Il estime que les initiatives et résolutions internationales ont manqué de mécanismes concrets d’application, ce qui les a rendues incapables de mettre fin au conflit. Selon lui, la pensée américano-israélienne a promu l’idée de «paix régionale» comme substitut à une solution globale de la question palestinienne.
Le succès de la diplomatie égyptienne s’est reflété à travers plusieurs axes : soutien à la solution à deux États, parrainage de la réconciliation palestinienne, gestion des vagues d’escalade israélienne et tentative de contenir la crise du dossier nucléaire iranien — dans le cadre de la responsabilité historique de l’Égypte envers la cause palestinienne et la stabilité régionale.

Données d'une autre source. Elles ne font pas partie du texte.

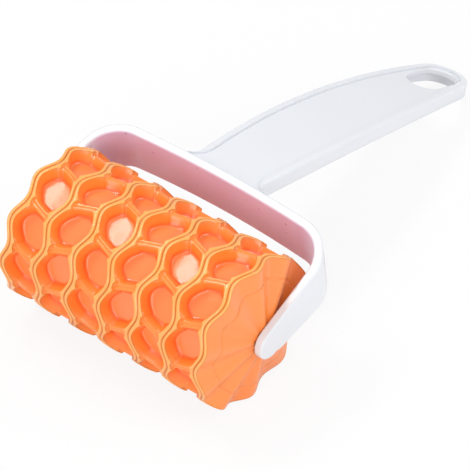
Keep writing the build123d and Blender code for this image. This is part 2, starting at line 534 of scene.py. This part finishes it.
@dataclass(frozen=True)
class WhitePlastic(Finish):
    """The cool white plastic of the yoke and the handle, with painted shade and painted orange bounce
    light, in mauve, on the yoke's inner face.
    """

    name: str = "white_plastic"
    base_colour: tuple[float, float, float, float] = (0.77, 0.79, 0.83, 1.0)
    swell_depth: float = 0.03 * MM
    # Painted shade and painted orange bounce light on the crossbar's inner face
    painted_bounce_colour: tuple[float, float, float, float] = (0.80, 0.62, 0.86, 1.0)
    speck_colour: tuple[float, float, float, float] = (0.38, 0.26, 0.36, 1.0)
    axis_y: float = 0.0
    axis_z: float = 0.0
    yoke_lean: float = radians(9.0)
    half_width: float = 49.5 * MM
    corner_middle: tuple[float, float] = (36.5 * MM, 24.1 * MM)
    corner_radius: float = 13.0 * MM
    bow: float = 2.2 * MM
    fade: float = 0.4 * MM
    lead_in: float = 6.5 * MM
    speck_scale: float = 420.0
    speck_level: float = 0.73
    speck_strength: float = 0.7

    def colour_of(self, graph: Graph, spot: Sum) -> Sum:
        """The colour at a spot: painted shade and painted orange bounce light in mauve, with a few real
        specks, on the crossbar's inner face, else white.

        Args:
            graph: The material's graph.
            spot: The place on the object.

        Returns:
            The colour.
        """
        # The mask of the crossbar's inner face, where painted shade and painted orange bounce light, in
        # mauve, are mixed into the white
        x, y, z = graph.parts(spot)
        along = (y - self.axis_y) * cos(self.yoke_lean) + (z - self.axis_z) * sin(self.yoke_lean)
        side, middle = self.corner_middle
        past_corner = (x.size() - side).at_least(0.0)
        past_middle = (along - middle).at_least(0.0)
        bow = ((side**2 - x * x) * (self.bow / self.half_width**2)).at_least(0.0)
        distance = (past_corner**2.0 + past_middle**2.0).root() - bow
        inside = ((self.corner_radius + self.fade - distance) / self.fade).between_0_and_1()
        inside = inside * (past_middle / self.lead_in).between_0_and_1()
        speck = self.noise(graph, spot, self.speck_scale).over(self.speck_level) * self.speck_strength
        bounce_shade_and_specks = self.mixed(graph, self.painted_bounce_colour, self.speck_colour, speck)
        white = super().colour_of(graph, spot)
        return self.mixed(graph, white, bounce_shade_and_specks, inside)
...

Le front intérieur… des élections dans une année de défis
De son côté, l’expert électoral Abdel Nasser Kandil estime que la réussite diplomatique de l’Égypte s’est accompagnée d’une gestion interne efficace. L’année 2025 a constitué, selon lui, un véritable test des capacités de l’État à retrouver sa place régionale et internationale malgré des défis majeurs.
Il souligne que l’Égypte a affronté des pressions régionales complexes — notamment à ses frontières avec la Libye et le Soudan, ainsi qu’avec la guerre à Gaza — mais a su imposer sa vision, en particulier sur le dossier libyen, où les foyers de tension ont reculé de manière notable.
Le Caire a également renforcé sa présence en Afrique, ce qui s’est reflété dans l’évolution de ses relations diplomatiques et l’accueil d’un important sommet africain en fin d’année, avec une vision globale pour le développement du continent.
Sur le plan intérieur, Kandil relève que l’État a pu organiser les élections parlementaires malgré des difficultés inédites, tout en respectant les échéances constitutionnelles, avec des signes de reprise économique relative, un recul de l’inflation et un climat politique plus apaisé que les années précédentes.
Il conclut que le principal défi de la prochaine étape résidera dans la performance du nouveau Parlement et sa capacité à exercer un contrôle plus efficace, afin de rééquilibrer le rôle du pouvoir législatif et consolider le processus de stabilité politique engagé en 2025.